- SUPPLIED DATA:

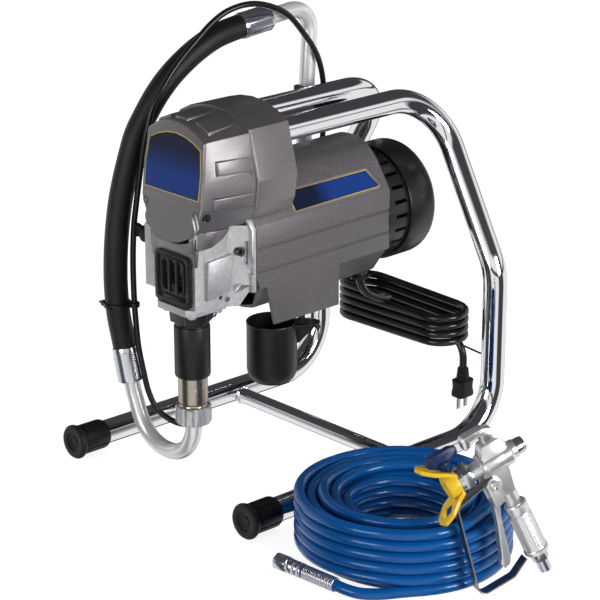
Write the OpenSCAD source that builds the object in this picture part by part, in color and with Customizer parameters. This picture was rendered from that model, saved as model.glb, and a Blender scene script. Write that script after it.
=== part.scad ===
// Airless paint sprayer on a tubular stand, with its spray hose and gun.
// Lengths are millimetres. X runs across the stand, Y from front to back, Z up.

/* [Stand] */
// Outer diameter of the stand's steel tube
tube_d = 28.6; // [26:0.1:30]
// Wall of the stand's tube
tube_wall = 1.5; // [1.2:0.1:2.5]
// Half the distance between the two runners
runner_x = 150.8; // [140:0.1:160]
// Distance from the front of the foot caps to the rear legs
leg_y = 408; // [400:1:420]
// Height at which the rear legs start to lean in
kink_z = 215; // [200:1:230]
// Half the distance between the two top rails
rail_x = 38.9; // [38:0.1:40]
// Height of the top rails at the rear
rail_z = 412.3; // [410:0.1:416]
// Diameter of the crossbar
bar_d = 19; // [16:0.1:20]

/* [Power unit] */
// Height of the motor shaft
motor_z = 281; // [280:0.5:282]
// Half width of the motor shell
shell_x = 66; // [65:0.5:67]
// Radius of the fan shroud
shroud_r = 71; // [69:0.5:72]
// Height of the crankshaft
crank_z = 359.5; // [359:0.1:360]
// Radius of the crank, which is half the stroke
crank_r = 12; // [10:0.5:13]

/* [Pump] */
// Distance of the pump's axis from the front of the stand
pump_y = 60; // [59:0.5:61]
// Radius of the pump cylinder's bore
bore_r = 12.5; // [12:0.1:13]
// Radius of the pump cylinder
cylinder_r = 17.1; // [16.8:0.1:17.3]
// Radius of the pump's black sleeve
sleeve_r = 20.8; // [20:0.1:22]
// Outer diameter of the suction tube
suction_d = 19; // [18:0.1:20]
// Outer diameter of the suction hose
suction_hose_d = 28.4; // [26:0.1:29]
// Outer diameter of the drain hose
drain_d = 7; // [6:0.1:8]

/* [Cords and spray hose] */
// Diameter of the mains cord
cord_d = 9.4; // [8:0.1:9.6]
// Loops in the mains cord's hank
hank_loops = 4; // [3:1:4]
// Outer diameter of the spray hose
hose_d = 12.5; // [11.5:0.1:12.7]
// Radius of the spray hose coil's outermost turn
coil_r = 114; // [110:1:118]
// Layers in the spray hose coil
coil_layers = 6; // [5:1:6]

/* [Gun] */
// Length of the gun's trigger
trigger_len = 90; // [80:1:92]
// Half angle between the two wings of the tip guard
wing_angle = 30; // [26:1:34]

/* [Hidden] */
$fn = 48;
// Position of the object's origin, from the middle of the foot caps' front faces
set_x = 147;
set_y = 212;
shell_front = 100;
shell_rear = 313;
vent_rear = 346;
shroud_rear = 391;
shell_wall = 3;
runner_front_z = 21;
runner_rear_z = 13;
bar_y = 261.6;
bar_z = 11.6;
// Clearance in front of the crank pin, where the rod's linkage is open
pin_gap = 0.4;
// Seam between the straight runs and the bends of a tube
seam = 0.02;
pinion_teeth = 12;
wheel_teeth = 60;
idler_pinion_teeth = 14;
crank_teeth = 56;
fine_module = 1;
coarse_module = 1.5;
idler_x = 20;
idler_rise = sqrt(pow(fine_module * (pinion_teeth + wheel_teeth) / 2, 2) - idler_x * idler_x);
idler_z = motor_z + idler_rise;
mesh_angle = atan2(idler_rise, idler_x);
crank_mesh_angle = atan2(crank_z - idler_z, -idler_x);
coil_centre = [286, 113];
loop_step = 12.95;
coil_spiral_turns = 3;
coil_start = -33.8;
hank_x = [-52, 77];
hank_y = 395;
hank_turn_r = 29;
hank_top_z = 155;
hank_pitch = 10.2;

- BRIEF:
Reproduce each line verbatim.

- WRITTEN SOLUTION:
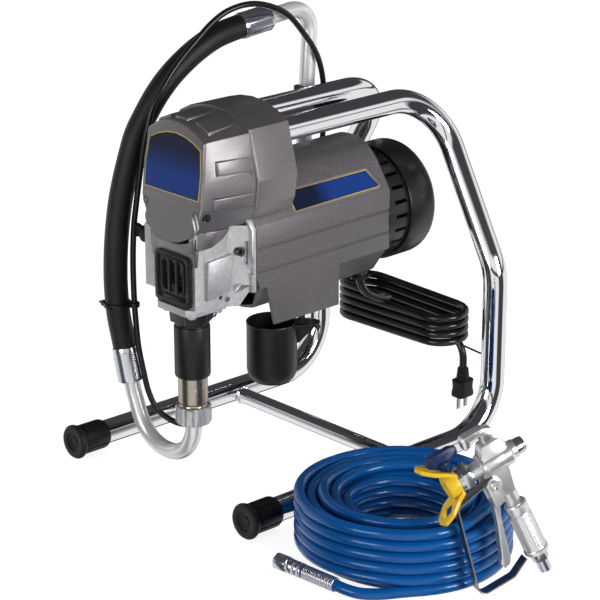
Write the OpenSCAD source that builds the object in this picture part by part, in color and with Customizer parameters. This picture was rendered from that model, saved as model.glb, and a Blender scene script. Write that script after it.
=== part.scad ===
// Airless paint sprayer on a tubular stand, with its spray hose and gun.
// Lengths are millimetres. X runs across the stand, Y from front to back, Z up.

/* [Stand] */
// Outer diameter of the stand's steel tube
tube_d = 28.6; // [26:0.1:30]
// Wall of the stand's tube
tube_wall = 1.5; // [1.2:0.1:2.5]
// Half the distance between the two runners
runner_x = 150.8; // [140:0.1:160]
// Distance from the front of the foot caps to the rear legs
leg_y = 408; // [400:1:420]
// Height at which the rear legs start to lean in
kink_z = 215; // [200:1:230]
// Half the distance between the two top rails
rail_x = 38.9; // [38:0.1:40]
// Height of the top rails at the rear
rail_z = 412.3; // [410:0.1:416]
// Diameter of the crossbar
bar_d = 19; // [16:0.1:20]

/* [Power unit] */
// Height of the motor shaft
motor_z = 281; // [280:0.5:282]
// Half width of the motor shell
shell_x = 66; // [65:0.5:67]
// Radius of the fan shroud
shroud_r = 71; // [69:0.5:72]
// Height of the crankshaft
crank_z = 359.5; // [359:0.1:360]
// Radius of the crank, which is half the stroke
crank_r = 12; // [10:0.5:13]

/* [Pump] */
// Distance of the pump's axis from the front of the stand
pump_y = 60; // [59:0.5:61]
// Radius of the pump cylinder's bore
bore_r = 12.5; // [12:0.1:13]
// Radius of the pump cylinder
cylinder_r = 17.1; // [16.8:0.1:17.3]
// Radius of the pump's black sleeve
sleeve_r = 20.8; // [20:0.1:22]
// Outer diameter of the suction tube
suction_d = 19; // [18:0.1:20]
// Outer diameter of the suction hose
suction_hose_d = 28.4; // [26:0.1:29]
// Outer diameter of the drain hose
drain_d = 7; // [6:0.1:8]

/* [Cords and spray hose] */
// Diameter of the mains cord
cord_d = 9.4; // [8:0.1:9.6]
// Loops in the mains cord's hank
hank_loops = 4; // [3:1:4]
// Outer diameter of the spray hose
hose_d = 12.5; // [11.5:0.1:12.7]
// Radius of the spray hose coil's outermost turn
coil_r = 114; // [110:1:118]
// Layers in the spray hose coil
coil_layers = 6; // [5:1:6]

/* [Gun] */
// Length of the gun's trigger
trigger_len = 90; // [80:1:92]
// Half angle between the two wings of the tip guard
wing_angle = 30; // [26:1:34]

/* [Hidden] */
$fn = 48;
// Position of the object's origin, from the middle of the foot caps' front faces
set_x = 147;
set_y = 212;
shell_front = 100;
shell_rear = 313;
vent_rear = 346;
shroud_rear = 391;
shell_wall = 3;
runner_front_z = 21;
runner_rear_z = 13;
bar_y = 261.6;
bar_z = 11.6;
// Clearance in front of the crank pin, where the rod's linkage is open
pin_gap = 0.4;
// Seam between the straight runs and the bends of a tube
seam = 0.02;
pinion_teeth = 12;
wheel_teeth = 60;
idler_pinion_teeth = 14;
crank_teeth = 56;
fine_module = 1;
coarse_module = 1.5;
idler_x = 20;
idler_rise = sqrt(pow(fine_module * (pinion_teeth + wheel_teeth) / 2, 2) - idler_x * idler_x);
idler_z = motor_z + idler_rise;
mesh_angle = atan2(idler_rise, idler_x);
crank_mesh_angle = atan2(crank_z - idler_z, -idler_x);
coil_centre = [286, 113];
loop_step = 12.95;
coil_spiral_turns = 3;
coil_start = -33.8;
hank_x = [-52, 77];
hank_y = 395;
hank_turn_r = 29;
hank_top_z = 155;
hank_pitch = 10.2;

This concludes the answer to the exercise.